Some ways to raise the skill ceiling are:
- Making your tools as hackable as possible, through editor plugin APIs
(or even better, writing the editor itself using the same API and exposing
access to its internals), programming language FFIs, and making the language
itself extensible (
operators, classes, macros). No matter how many features you add in, someone will always need something that isn’t there, so give them the ability to implement it.
- Generalizing the tool itself - basically, the Unix philosophy: “Expect the output of every program to become the input to another, as yet unknown, program.”
- Comprehensive documentation - everything should be documented, even the inner workings.
Some ways to smoothen the learning curve are:
- Using the same techniques for both simple and advanced features - an
example would be Python’s object handling (everything is an object, classes
are created by
type, objects get created by
__call__ing a class, etc) or Vim’s motions.
- Good package managers - so that using a feature someone else wrote is as
Plug '...', and doesn’t burden the user with learning the inner workings if they don’t want to.

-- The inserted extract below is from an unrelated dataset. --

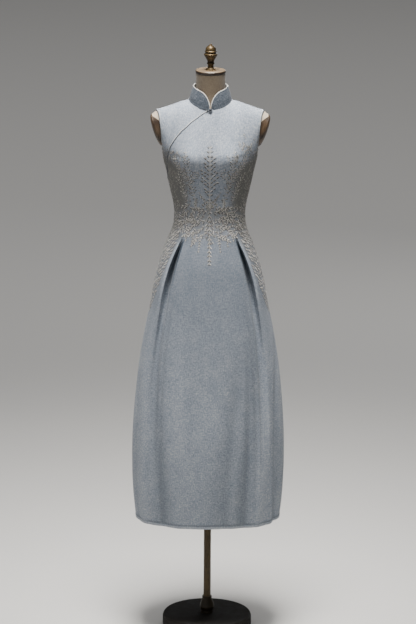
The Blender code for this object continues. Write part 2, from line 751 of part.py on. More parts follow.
def back_panel():
    """Whole back. Its columns reach round to the wearer's left seam, wherever that runs."""
    heights = [HEM, HEM + HEM_LIP_HEIGHT, HEM + HEM_LIP_HEIGHT + HEM_LIP_FADE, *SKIRT_ROWS]
    heights += bodice_heights()
    places = []
    for height in heights:
        level = min(height, UNDERARM)
        far = [180.0 + a for a in quarter_angles(level, 0.0, BACK_SIDE_SPACING, BACK_CENTRE_SPACING)]
        near_seam = -seam_angle(height)
        near = quarter_angles(level, near_seam, BACK_SIDE_SPACING, BACK_CENTRE_SPACING)
        row = far + [360.0 - a for a in near[-2::-1]]
        if height > UNDERARM:
            row[0] += SEAM_EDGE
            row[-1] -= SEAM_EDGE
        places.append([(a, height) for a in row])
    outer, inner = cloth_grids(places, flat, hem_lip, ("start", "end", "top"))
    for grid in (outer, inner):
        for column, (angle, _) in enumerate(places[0]):
            away = abs(angle - 360.0 - seam_angle(HEM))
            for row in range(3):
                grid[row][column].z += HEM_STEP * bell(away, HEM_STEP_SPREAD)
    return wall("back_panel", outer, inner, "dress_linen")


# ---- collar, pipings and frog ----

def collar_loop(turn, rise):
    """A point of the collar's outer face; turn is 0 at centre front and 180 at centre back."""
    front = turn <= 90.0
    share = (turn if front else 180.0 - turn) / 90.0 * NECK_SHARE
    base = top_edge(share, front)
    around = math.radians(turn)
    reach = COLLAR_FRONT if front else COLLAR_BACK
    middle = COLLAR_FRONT_HEIGHT if front else COLLAR_BACK_HEIGHT
    lift = abs(math.cos(around)) ** 1.5
    top = Vector((
        COLLAR_HALF_WIDTH * math.sin(around),
        -reach * math.cos(around),
        blend(COLLAR_SIDE_HEIGHT, middle, lift),
    ))
    point = base.lerp(top, rise)
    away = Vector((math.sin(around), -math.cos(around), 0.0))
    return point + away * COLLAR_BULGE * math.sin(math.pi * rise)


def collar_length(turn):
    """Roughly how far round the collar a place is from centre front."""
    return math.radians(turn) * (NECK_HALF_WIDTH + NECK_FRONT) / 2


def collar_top_share(turn):
    """How high the collar stands there, as a share of its full height."""
    run = min((collar_length(turn) - COLLAR_OPENING) / COLLAR_END_LENGTH, 1.0)
    curve = (1 - (1 - max(run, 0.0)) ** COLLAR_END_ROUNDNESS) ** (1 / COLLAR_END_ROUNDNESS)
    return max(curve, COLLAR_END_HEIGHT)


def collar_turns():
    """Places round half of the collar: close together at its rounded end."""
    first = math.degrees(COLLAR_OPENING / ((NECK_HALF_WIDTH + NECK_FRONT) / 2))
    return [first, first + 1.2, first + 3.0, 7.5, 11.0, 16.0, 23.0, 31.0, 41.0, 53.0, 67.0,
            82.0, 97.0, 111.0, 125.0, 139.0, 153.0, 167.0, 180.0]


def collar_point(side, turn, rise):
    point = collar_loop(turn, rise)
    return Vector((side * point.x, point.y, point.z))


def stand_collar():
    """One band round the neck, open at centre front."""
    turns = collar_turns()
    around = [(1.0, t) for t in turns] + [(-1.0, t) for t in turns[-2::-1]]
    outer, inner = [], []
    for level in (0.0, 0.33, 0.67, 1.0):
        outer_row, inner_row = [], []
        for side, turn in around:
            rise = level * collar_top_share(turn)
            point = collar_point(side, turn, rise)
            angle = math.radians(turn)
            away = Vector((side * math.sin(angle), -math.cos(angle), 0.0))
            lift = Vector((0.0, 0.0, COLLAR_LIFT))
            outer_row.append(point + lift)
            inner_row.append(point + lift - away * COLLAR_WALL)
        outer.append(outer_row)
        inner.append(inner_row)
    return wall("stand_collar", outer, inner, "collar_linen")


def collar_piping():
    """Edging on the collar's top edge and down its two rounded ends."""
    line = []
    turns = collar_turns()
    for side, order in ((1.0, turns), (-1.0, turns[-2::-1])):
        for turn in order:
            angle = math.radians(turn)
            away = Vector((side * math.sin(angle), -math.cos(angle), 0.0))
            top = collar_point(side, turn, collar_top_share(turn))
            line.append(top + Vector((0.0, 0.0, COLLAR_LIFT)) - away * COLLAR_WALL / 2)
    raised = []
    for i, point in enumerate(line):
        before, after = line[max(i - 1, 0)], line[min(i + 1, len(line) - 1)]
        tangent = (after - before).normalized()
        away = Vector((point.x, point.y, 0.0)).normalized()
        up = away.cross(tangent)
        if up.z < 0:
            up = -up
        raised.append(point + up.normalized() * (PIPING_RADIUS + GAP))
    return tube("collar_piping", raised, PIPING_RADIUS, 6, "pale_piping")


def opening_piping():
    """The cord that edges the diagonal opening, lying on the under panel against the front's edge."""
    places = []
    for from_side in quarter_angles(UNDERARM, 0.0, SIDE_SPACING, CENTRE_SPACING)[-2:0:-1]:
        places.append((180.0 - from_side, opening_height(90.0 - from_side)))
    edge = [outside(angle, height) for angle, height in places]
    line = []
    for i, point in enumerate(edge):
        tangent = (edge[min(i + 1, len(edge) - 1)] - edge[max(i - 1, 0)]).normalized()
        normal = outward(*places[i])
        off = tangent.cross(normal).normalized()
        if off.z < 0:
            off = -off
        line.append(point + off * (CORD_RADIUS + 2 * GAP) + normal * (CORD_RADIUS + GAP - WALL))
    return tube("opening_piping", line, CORD_RADIUS, 6, "grey_cord")


def armhole_binding(name, side):
    """Edging round one armhole, just off the cut edges of the front and the back."""
    places = []
    for front in (True, False):
        rises = (0.0, *CHEST_ROWS)
        for rise in rises if front else rises[-2:0:-1]:
            edge = 0.0 if side > 0 else 180.0
            if not front:
                edge = 360.0 - SEAM_EDGE if side > 0 else 180.0 + SEAM_EDGE
            places.append((edge, blend(UNDERARM + SEAM_EDGE, TOP, float(rise))))
    points = [outside(angle, height) for angle, height in places]
    line = []
    for i, point in enumerate(points):
        tangent = (points[(i + 1) % len(points)] - points[i - 1]).normalized()
        normal = outward(*places[i])
        off = tangent.cross(normal).normalized()
        middle = Vector((side * ARMHOLE_MIDDLE, 0.0, ARMHOLE_MIDDLE_HEIGHT))
        if off.dot(middle - point) < 0:
            off = -off
        line.append(point + off * (BINDING_RADIUS + 2 * GAP) - normal * WALL / 2)
    return tube(name, line, BINDING_RADIUS, 6, "collar_linen", closed=True)


def ball(name, centre, radius, material_name):
    bm = bmesh.new()
    bmesh.ops.create_uvsphere(bm, u_segments=12, v_segments=8, radius=radius)
    bmesh.ops.translate(bm, verts=bm.verts, vec=centre)
    return add_object(name, bm, material_name)


def frog():
    """The knotted ball at the base of the collar, the loop round it and the knot beside it."""
    forward = outward(90.0, TOP)
    seat = outside(90.0, TOP) + Vector((0.0, 0.0, -FROG_DROP))
    ball_at = seat + forward * (FROG_BALL_RADIUS + FROG_STAND)
    ball("frog_ball", ball_at, FROG_BALL_RADIUS, "frog_dark")
    reach = FROG_BALL_RADIUS + FROG_CORD_RADIUS + GAP
    up = forward.cross(Vector((-1.0, 0.0, 0.0))).normalized()
    line = []
    for i in range(FROG_LOOP_STEPS):
        turn = 2 * math.pi * i / FROG_LOOP_STEPS
        line.append(ball_at + Vector((reach * math.cos(turn), 0.0, 0.0)) + up * reach * math.sin(turn))
    tube("frog_loop", line, FROG_CORD_RADIUS, 6, "pale_piping", closed=True)
    knot_reach = reach + FROG_CORD_RADIUS + FROG_KNOT_RADIUS + GAP
    knot_at = ball_at + Vector((-knot_reach, 0.0, FROG_KNOT_LIFT))
    ball("frog_knot", knot_at, FROG_KNOT_RADIUS, "frog_dark")


# ---- the dress form and its stand ----

def arm_plate_frame(side):
    """Centre, long direction and outward direction of one arm plate."""
    along = Vector((side * math.sin(ARM_PLATE_TILT), 0.0, math.cos(ARM_PLATE_TILT)))
    away = Vector((side * math.cos(ARM_PLATE_TILT), 0.0, -math.sin(ARM_PLATE_TILT)))
    top = Vector((side * ARM_PLATE_TOP, 0.0, ARM_PLATE_TOP_HEIGHT))
    return top - along * ARM_PLATE_HALF_LENGTH, along, away


def arm_plate_loop(side, turn, share=1.0, lift=0.0):
    """A point of the plate's outline: turn is 0 at its lowest point, 90 degrees at the front."""
    centre, along, away = arm_plate_frame(side)
    up = -math.cos(turn) * ARM_PLATE_HALF_LENGTH * share
    return centre + along * up + away * lift + Vector(
        (0.0, -math.sin(turn) * ARM_PLATE_HALF_WIDTH * share, 0.0)
    )


def form_torso():
    """The padded torso with its neck and two arm stubs, one closed skin."""
    bm = bmesh.new()
    quarter_columns = list(FORM_ANGLES)
    front = quarter_columns + [180.0 - a for a in quarter_columns[-2::-1]]
    back = [180.0 + SEAM_EDGE] + [180.0 + a for a in front[1:-1]] + [360.0 - SEAM_EDGE]
    around = front + back[1:-1]

    rings = []
    for height in (*FORM_HIP_ROWS, UNDERARM):
        rings.append([bm.verts.new(form_surface(a, height)) for a in around])
    grid_faces(bm, rings, wrap=True)
    bm.faces.new(rings[0])

    rises = [i / FORM_CHEST_ROWS for i in range(FORM_CHEST_ROWS + 1)]
    sheets = []
    for angles in (front, back):
        sheet = []
        for rise in rises:
            height = blend(UNDERARM, TOP, rise)
            sheet.append([bm.verts.new(form_surface(a, height)) for a in angles])
        grid_faces(bm, sheet)
        sheets.append(sheet)

    for side, column in ((1.0, 0), (-1.0, len(front) - 1)):
        front_edge = [row[column] for row in sheets[0]]
        back_edge = [row[len(back) - 1 - column] for row in sheets[1]]
        loop = front_edge + back_edge[-2:0:-1]
        ends = []
        for i in range(len(loop)):
            turn = math.pi * i / FORM_CHEST_ROWS
            ends.append(arm_plate_loop(side, turn))
        middle_ring = [bm.verts.new(v.co.lerp(end, 0.5)) for v, end in zip(loop, ends)]
        end_ring = [bm.verts.new(end) for end in ends]
        grid_faces(bm, [loop, middle_ring, end_ring], wrap=True)
        bm.faces.new(end_ring)

    corner = quarter_columns.index(90.0 * (1 - NECK_SHARE))
    neckline = sheets[0][-1][corner:len(front) - corner] + sheets[1][-1][corner + 1:len(back) - corner - 1]
    rings = [neckline]
    for i in range(1, NECK_RINGS + 1):
        share = i / NECK_RINGS
        slim = 1 - (1 - min(share / NECK_SLIM_SHARE, 1.0)) ** 2
        ring = []
        for v in neckline:
            level = Vector((v.co.x, v.co.y, 0.0))
            point = level.lerp(level.normalized() * NECK_RADIUS, slim)
            point.z = blend(v.co.z, NECK_TOP, share)
            ring.append(bm.verts.new(point))
        rings.append(ring)
    grid_faces(bm, rings, wrap=True)
    bm.faces.new(rings[-1])
    bmesh.ops.remove_doubles(bm, verts=bm.verts, dist=WELD)
    return add_object("form_torso", bm, "form_linen")


def arm_plate(name, side):
    """The domed wooden plate that closes an arm stub."""
    bm = bmesh.new()
    rings = []
    levels = ((1.0, GAP), (1.0, GAP + ARM_PLATE_RIM))
    for i in (1, 2, 3):
        share = math.cos(math.radians(ARM_PLATE_DOME_STEP * i))
        lift = GAP + ARM_PLATE_RIM + ARM_PLATE_DOME * math.sin(math.radians(ARM_PLATE_DOME_STEP * i))
        levels += ((share, lift),)
    for share, lift in levels:
        ring = []
        for k in range(ARM_PLATE_SEGMENTS):
            turn = 2 * math.pi * k / ARM_PLATE_SEGMENTS
            ring.append(bm.verts.new(arm_plate_loop(side, turn, share, lift)))
        rings.append(ring)
    grid_faces(bm, rings, wrap=True)
    bm.faces.new(rings[0])
    bm.faces.new(rings[-1])
    return add_object(name, bm, "dark_wood")


def stand():
    """Base, socket, pole, and the cap and finial on the neck, all turned round one axis."""
    base = (
        (BASE_RADIUS - BASE_EDGE, 0.0),
        (BASE_RADIUS, BASE_EDGE),
        (BASE_RADIUS, BASE_THICKNESS - BASE_EDGE),
        (BASE_RADIUS - BASE_EDGE, BASE_THICKNESS),
    )
    turned("stand_base", base, 0.0, 72, "base_iron")
    socket_seat = BASE_THICKNESS + GAP
    turned("pole_socket", SOCKET, socket_seat, 28, "pole_bronze", (POLE_RADIUS + GAP, POLE_SEAT))
    pole_foot = socket_seat + SOCKET[-1][1] - POLE_SEAT + GAP
    pole_top = FORM_HIPS[0][0] - GAP
    pole = ((POLE_RADIUS, pole_foot), (POLE_RADIUS, pole_top))
    turned("pole", pole, 0.0, 28, "pole_bronze")
    cap_edge = CAP_THICKNESS / 5
    cap = (
        (CAP_RADIUS - cap_edge / 2, 0.0),
        (CAP_RADIUS, cap_edge),
        (CAP_RADIUS, CAP_THICKNESS - cap_edge),
        (CAP_RADIUS - cap_edge, CAP_THICKNESS),
    )
    turned("neck_cap", cap, NECK_TOP + GAP, 48, "cap_wood")
    turned("finial", FINIAL, NECK_TOP + 2 * GAP + CAP_THICKNESS, 24, "bronze")


front_panel()
under_panel()
back_panel()
stand_collar()
collar_piping()
opening_piping()
armhole_binding("armhole_binding_left", 1.0)
armhole_binding("armhole_binding_right", -1.0)
frog()
form_torso()
arm_plate("arm_plate_left", 1.0)
arm_plate("arm_plate_right", -1.0)
stand()
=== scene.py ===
"""Looks for the cheongsam on its dress form: finer cloth on the frame's forms, embroidery, sewing,
materials, light and camera. Metres, +Z up, the dress faces -Y, the wearer's left is at +X.

Cloth lies on one surface, body_surface(angle, height): degrees round the body from the side seam at +X (0)
over centre front (90), the other side seam (180) and centre back (270). Height is real up to the
underarm and runs on above it to TOP, the neckline or shoulder seam.
"""

import math

import bmesh
import bpy
import numpy as np
from mathutils import Matrix, Vector


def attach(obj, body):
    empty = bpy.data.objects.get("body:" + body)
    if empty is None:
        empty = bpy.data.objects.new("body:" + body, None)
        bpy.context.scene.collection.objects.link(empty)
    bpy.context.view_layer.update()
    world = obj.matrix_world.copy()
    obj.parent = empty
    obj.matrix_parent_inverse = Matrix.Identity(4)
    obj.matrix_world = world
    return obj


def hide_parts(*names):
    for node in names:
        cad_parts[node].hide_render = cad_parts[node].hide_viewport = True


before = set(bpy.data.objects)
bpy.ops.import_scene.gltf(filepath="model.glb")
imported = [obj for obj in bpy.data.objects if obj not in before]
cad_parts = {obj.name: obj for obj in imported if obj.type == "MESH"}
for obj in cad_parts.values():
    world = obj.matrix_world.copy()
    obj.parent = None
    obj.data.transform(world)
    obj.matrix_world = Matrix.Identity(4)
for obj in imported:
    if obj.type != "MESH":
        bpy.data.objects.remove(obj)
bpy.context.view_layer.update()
RNG = np.random.default_rng(7)
SIDES = (("left", 1), ("right", -1))
LEVEL_PART = np.array([1.0, 1.0, 0.0])  # keeps what is across and drops the height

# ---------------------------------------------------------------- sizes of the cloth surface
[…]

Additionally, it should be as easy to remove a package as it is to install it.
- Clearly defined best practices - so that the user spends time learning how to use a feature, and not refactoring their source code.
It all seems intuitive and obvious, but it’s fun to actually spend a few hours considering the ergonomy of your software from time to time.
What sparked this post? Why, GNU Make usually screams about no defined rules and refuses to do anything if you don’t tell it how to make a file, but in some cases it actually works according to some obscure predefined behavior.
Which, sometimes, is worse than not working at all.